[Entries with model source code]
┄┄┄┄┄┄

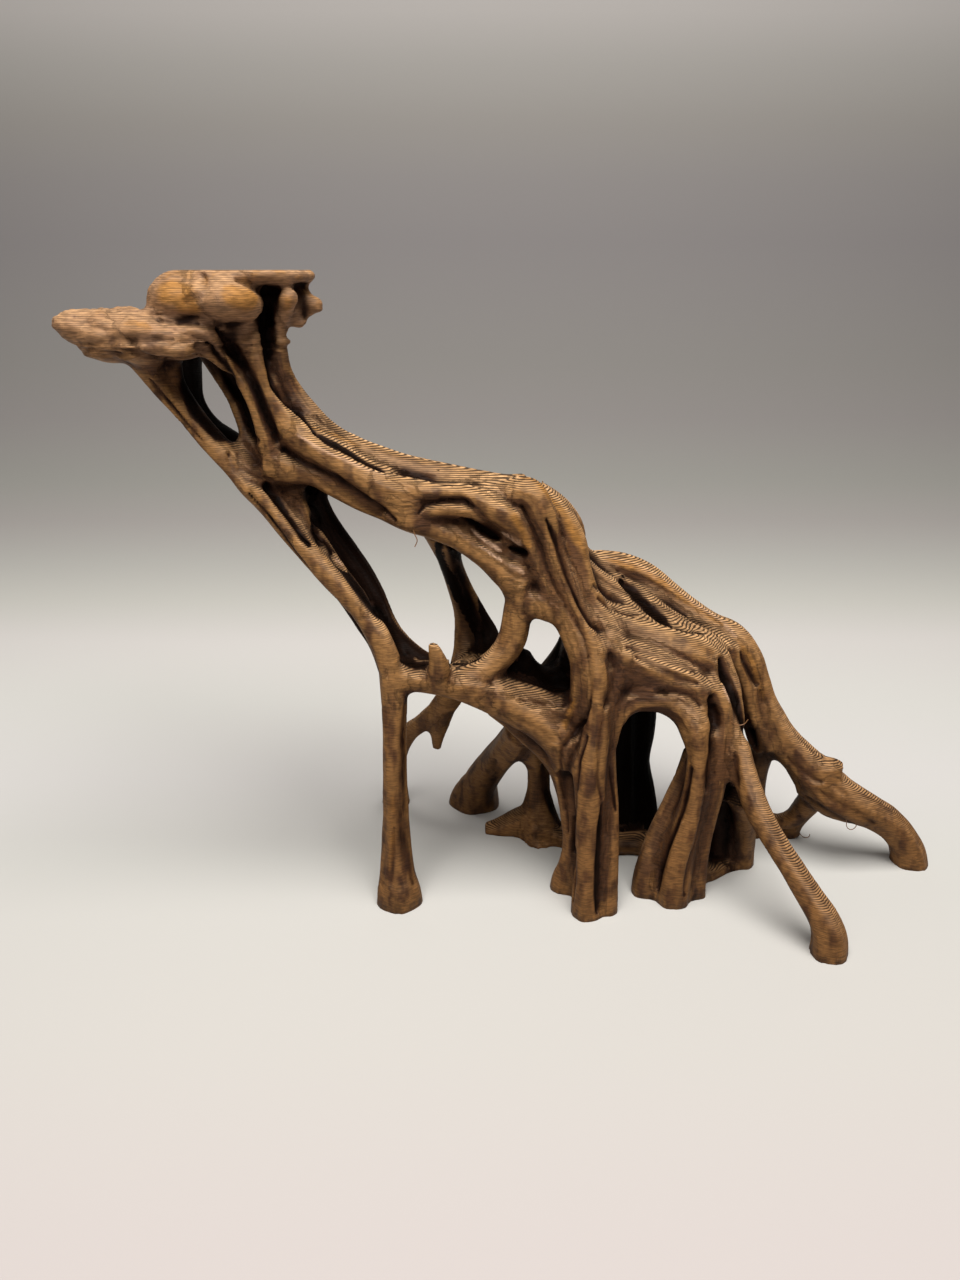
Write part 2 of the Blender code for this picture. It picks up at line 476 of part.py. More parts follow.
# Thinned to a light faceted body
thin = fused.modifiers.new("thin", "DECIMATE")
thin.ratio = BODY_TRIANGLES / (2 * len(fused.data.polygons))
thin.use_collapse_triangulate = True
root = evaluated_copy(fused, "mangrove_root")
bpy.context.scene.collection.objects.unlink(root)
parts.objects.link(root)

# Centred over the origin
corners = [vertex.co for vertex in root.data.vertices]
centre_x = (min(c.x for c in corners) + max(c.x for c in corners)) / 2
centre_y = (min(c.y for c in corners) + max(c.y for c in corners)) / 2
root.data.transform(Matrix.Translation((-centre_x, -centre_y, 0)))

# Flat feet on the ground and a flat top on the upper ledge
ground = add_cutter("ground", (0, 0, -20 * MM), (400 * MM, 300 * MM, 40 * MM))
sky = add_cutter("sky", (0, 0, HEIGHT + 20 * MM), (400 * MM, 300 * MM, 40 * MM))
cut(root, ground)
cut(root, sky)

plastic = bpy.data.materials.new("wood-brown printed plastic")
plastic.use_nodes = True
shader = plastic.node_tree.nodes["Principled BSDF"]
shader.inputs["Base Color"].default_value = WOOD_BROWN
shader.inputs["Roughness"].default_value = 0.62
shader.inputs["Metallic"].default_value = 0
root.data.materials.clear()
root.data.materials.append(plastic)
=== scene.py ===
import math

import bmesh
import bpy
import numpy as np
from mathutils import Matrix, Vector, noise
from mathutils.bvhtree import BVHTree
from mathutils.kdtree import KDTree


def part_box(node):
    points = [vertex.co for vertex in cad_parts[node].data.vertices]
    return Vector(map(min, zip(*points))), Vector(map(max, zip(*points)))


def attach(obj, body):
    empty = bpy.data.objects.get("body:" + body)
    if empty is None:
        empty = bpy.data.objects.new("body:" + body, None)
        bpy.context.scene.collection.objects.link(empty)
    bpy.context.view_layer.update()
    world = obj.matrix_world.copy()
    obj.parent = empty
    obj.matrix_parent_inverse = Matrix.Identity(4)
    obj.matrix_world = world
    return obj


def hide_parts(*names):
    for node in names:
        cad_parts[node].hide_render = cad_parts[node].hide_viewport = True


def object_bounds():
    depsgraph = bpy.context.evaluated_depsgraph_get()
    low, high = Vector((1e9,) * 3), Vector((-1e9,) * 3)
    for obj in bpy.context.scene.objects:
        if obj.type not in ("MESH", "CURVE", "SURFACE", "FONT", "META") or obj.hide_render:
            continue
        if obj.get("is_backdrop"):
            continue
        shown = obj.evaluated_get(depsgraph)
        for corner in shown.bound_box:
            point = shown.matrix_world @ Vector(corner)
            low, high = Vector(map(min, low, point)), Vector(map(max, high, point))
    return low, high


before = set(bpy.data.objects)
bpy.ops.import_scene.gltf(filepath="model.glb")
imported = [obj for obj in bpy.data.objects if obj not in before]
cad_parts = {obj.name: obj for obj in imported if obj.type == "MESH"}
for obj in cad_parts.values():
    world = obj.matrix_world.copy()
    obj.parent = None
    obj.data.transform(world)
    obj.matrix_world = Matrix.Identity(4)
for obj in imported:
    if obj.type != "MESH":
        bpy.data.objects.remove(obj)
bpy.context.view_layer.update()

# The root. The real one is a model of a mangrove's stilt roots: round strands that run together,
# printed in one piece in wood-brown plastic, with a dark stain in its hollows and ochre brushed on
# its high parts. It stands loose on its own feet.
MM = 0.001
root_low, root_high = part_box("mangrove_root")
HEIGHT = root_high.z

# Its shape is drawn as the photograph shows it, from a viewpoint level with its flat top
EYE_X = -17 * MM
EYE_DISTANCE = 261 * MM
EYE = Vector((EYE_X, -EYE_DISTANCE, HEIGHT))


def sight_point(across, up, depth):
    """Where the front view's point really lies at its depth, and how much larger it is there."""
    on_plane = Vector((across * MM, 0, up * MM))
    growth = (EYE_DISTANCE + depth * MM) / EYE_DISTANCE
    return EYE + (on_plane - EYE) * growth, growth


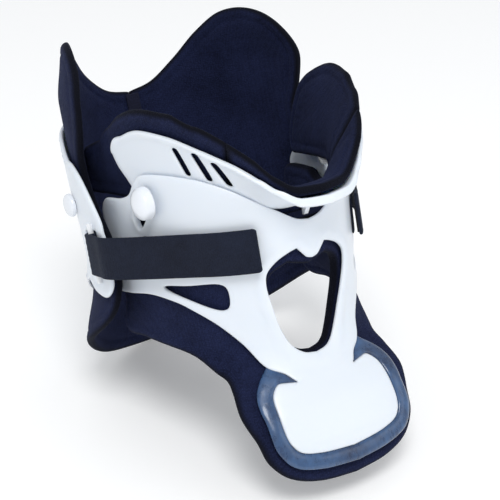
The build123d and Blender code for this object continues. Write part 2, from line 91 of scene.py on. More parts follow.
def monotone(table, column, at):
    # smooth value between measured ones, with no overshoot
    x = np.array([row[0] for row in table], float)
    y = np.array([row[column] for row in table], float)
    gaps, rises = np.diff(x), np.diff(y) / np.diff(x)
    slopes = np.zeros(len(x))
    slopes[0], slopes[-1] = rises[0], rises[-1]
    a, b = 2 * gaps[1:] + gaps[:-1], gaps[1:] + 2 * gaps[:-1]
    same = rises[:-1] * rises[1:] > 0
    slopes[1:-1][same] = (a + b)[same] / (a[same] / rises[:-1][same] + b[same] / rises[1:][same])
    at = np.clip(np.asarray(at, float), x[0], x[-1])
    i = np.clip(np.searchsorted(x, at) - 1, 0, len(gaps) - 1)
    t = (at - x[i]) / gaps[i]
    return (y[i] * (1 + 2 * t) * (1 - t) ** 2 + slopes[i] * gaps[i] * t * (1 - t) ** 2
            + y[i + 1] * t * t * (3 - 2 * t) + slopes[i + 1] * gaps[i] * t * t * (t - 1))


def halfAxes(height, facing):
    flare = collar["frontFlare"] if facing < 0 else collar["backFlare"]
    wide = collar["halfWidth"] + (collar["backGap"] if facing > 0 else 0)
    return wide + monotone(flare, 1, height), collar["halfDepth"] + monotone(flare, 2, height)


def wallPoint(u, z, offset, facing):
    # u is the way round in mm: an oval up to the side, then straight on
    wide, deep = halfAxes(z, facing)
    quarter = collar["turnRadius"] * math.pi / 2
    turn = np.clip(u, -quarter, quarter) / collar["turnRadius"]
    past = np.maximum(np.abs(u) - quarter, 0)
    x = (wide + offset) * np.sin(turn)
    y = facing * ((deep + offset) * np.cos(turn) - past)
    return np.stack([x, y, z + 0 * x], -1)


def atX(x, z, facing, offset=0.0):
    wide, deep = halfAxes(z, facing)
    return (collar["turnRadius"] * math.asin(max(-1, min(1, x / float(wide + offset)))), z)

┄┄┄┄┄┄

- Task requirements:
Return exactly the lines above from the line that has "plastic.use_nodes = True" through the line that has "zip(*points))), Vector(map(max, zip(*points)))", inclusive, and nothing else.

- Written response:
plastic.use_nodes = True
shader = plastic.node_tree.nodes["Principled BSDF"]
shader.inputs["Base Color"].default_value = WOOD_BROWN
shader.inputs["Roughness"].default_value = 0.62
shader.inputs["Metallic"].default_value = 0
root.data.materials.clear()
root.data.materials.append(plastic)
=== scene.py ===
import math

import bmesh
import bpy
import numpy as np
from mathutils import Matrix, Vector, noise
from mathutils.bvhtree import BVHTree
from mathutils.kdtree import KDTree


def part_box(node):
    points = [vertex.co for vertex in cad_parts[node].data.vertices]
    return Vector(map(min, zip(*points))), Vector(map(max, zip(*points)))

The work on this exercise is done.